The science of Breaking Bad: Better Call Saul

Breaking Bad : Season 2 : Episode 8: “Better Call Saul”

Walt and Jesse prepare for illegal activity.

Walt and Jesse prepare for illegal activity.

Just when Walt and Jesse think it’s safe to buy a money-counting machine, one of their dealers (or are they considered thoroughbreds now?) is nabbed by the cops. Time to call in the next essential component of a smooth-running drug operation, the criminal lawyer. In this post, I’ll be talking about Walt’s exam paper.

You can read more about this episode at AMC, IMDb and the A.V. Club.

The midterm exam

Towards the end of the episode, just before Saul enters the classroom, it’s possible to sneak a look at the exam papers Walt is marking. This term’s topic is apparently physical chemistry (thermodynamics and the properties of gases).

A mass of air occupies a volume of 5.7 l at a pressure of 0.52 atm. What is the pressure if the same mass of air at the same temperature is transferred to a 2.0 l container?

This question is a straightforward application of Boyle’s Law, which states:

p_1 V_1 = p_2 V_2

\therefore p_2 = \dfrac {p_1 V_1}{V_2}

Hence:

0.52 \text { atm} * 5.7 \text { l} = p_2 * 2.0 \text { l}

\therefore p_2 = \dfrac {0.52 * 5.7}{2.0}

p_2 = 1.482 \text { atm}

The gas inside a piston was heated until the volume of gas had increased from 125 ml to 850 ml. If the temperature inside the piston was originally 15 °C, calculate the new temperature in °C. Pressure remains constant.

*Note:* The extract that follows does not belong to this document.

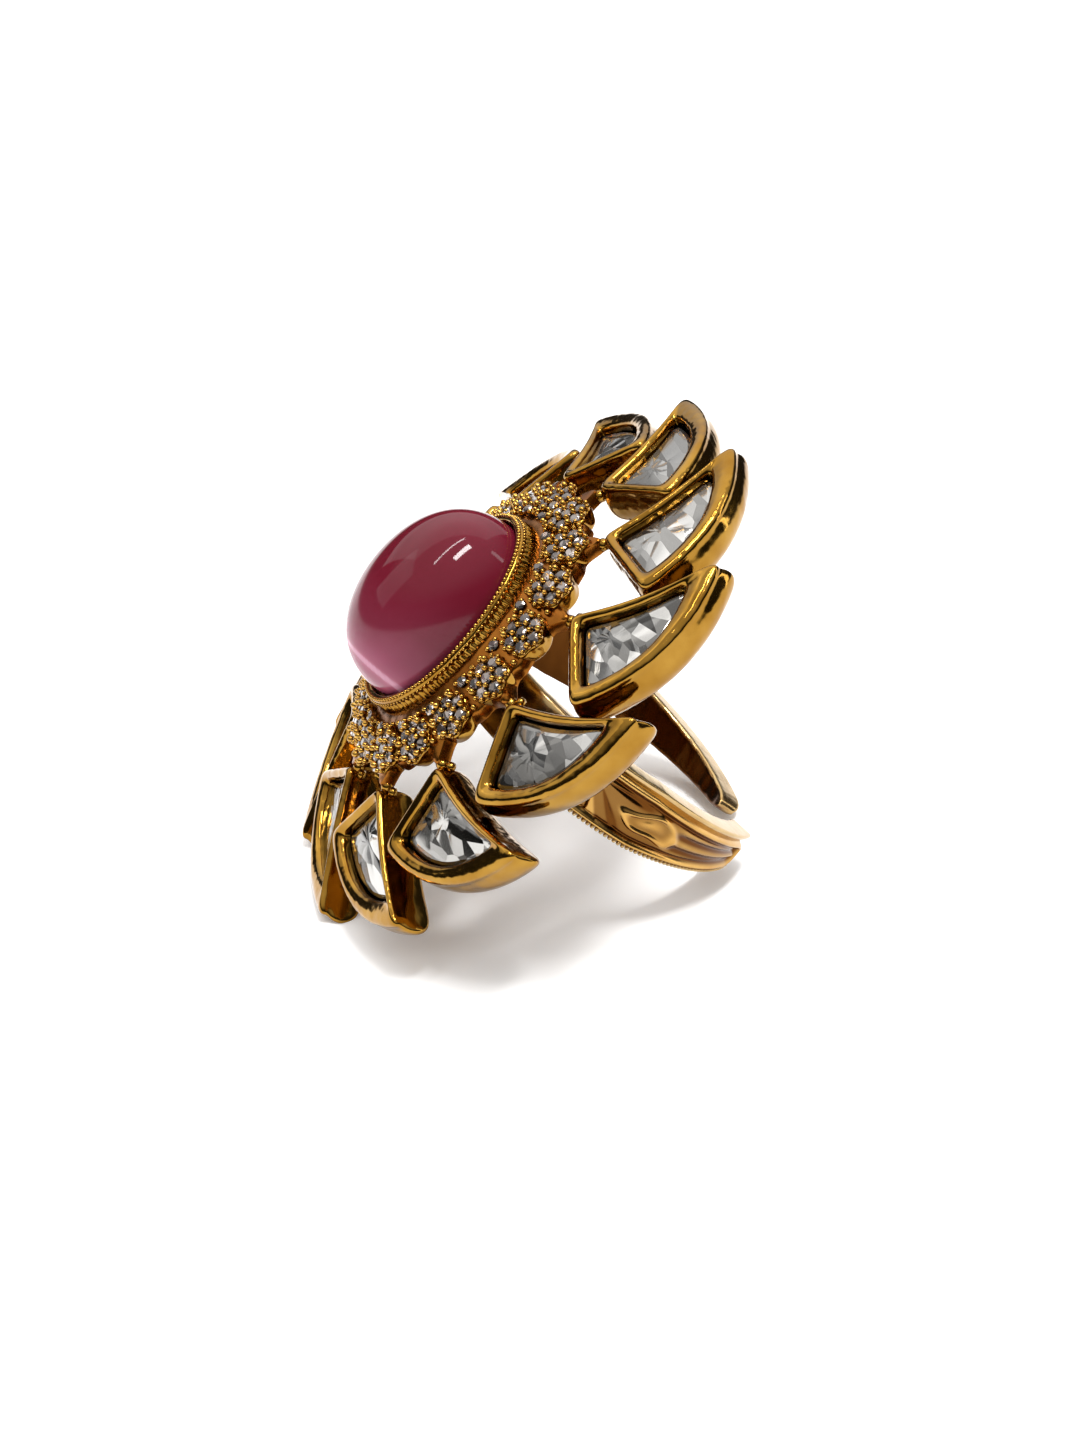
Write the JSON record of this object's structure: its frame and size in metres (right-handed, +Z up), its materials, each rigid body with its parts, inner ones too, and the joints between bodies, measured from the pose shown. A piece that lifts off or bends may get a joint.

This time, we have a straightforward application of Charles’s Law, which states:

\dfrac {V_1}{T_1} = \dfrac {V_2}{T_2}

\therefore T_2 = \dfrac {T_1 V_2}{V_1}

The slight twist in this problem is that Charles’s Law, and indeed virtually all relationships in the sciences, require the temperature to be expressed as a thermodynamic temperature. This is an absolute temperature scale, measured in kelvins (K) where 0 K (absolute zero) represents the complete absence of any thermal energy. We can easily convert to the Celsius scale, as the scale divisions are identical and 0 K = -273.15 °C (hence 0 °C = 273.15 K).

Hence:

\dfrac {125 \text { ml}}{(15 + 273.15) \text { K}} = \dfrac {850 \text { ml}}{T_2}

\therefore T_2 =  \dfrac {288.15 * 850}{125}

T_2 = 1959.42 \text { K}

T_2 = 1686.27 \text { C}

Elements in the credits

Breaking Bromine
Bad Barium
Created Chromium
Bryan Cranston Bromine
AnNa Gunn Sodium
AAron Paul Argon
DeaN Norris Nitrogen
Betsy Brandt Beryllium
RJ MitTe Tellurium
BOb Odenkirk Oxygen
DJ QuAlls Aluminium
Krysten Ritter Krypton
MAtt Jones Astatine
Steven MicHael Quezada Hydrogen
Skip MAcDonald Actinium
Robb Wilson King Tungsten
MiChael Slovis No such element
Dave Porter Polonium
Sharon Bialy Sulfur
SherrY Thomas Yttrium
Sam Catlin Calcium
StewArt A. Lyons Argon
Melissa Bernstein Beryllium
John ShiBan Barium
Mark JOhnson Oxygen
Karen Moore Molybdenum
PeTer Gould Tellurium
TErry McDonough Erbium
Vince Gilligan Vanadium

I’m not sure why Michael Slovis wasn’t assigned iodine (I), carbon (C), hydrogen (H), sulfur (S), oxygen (O) or vanadium (V).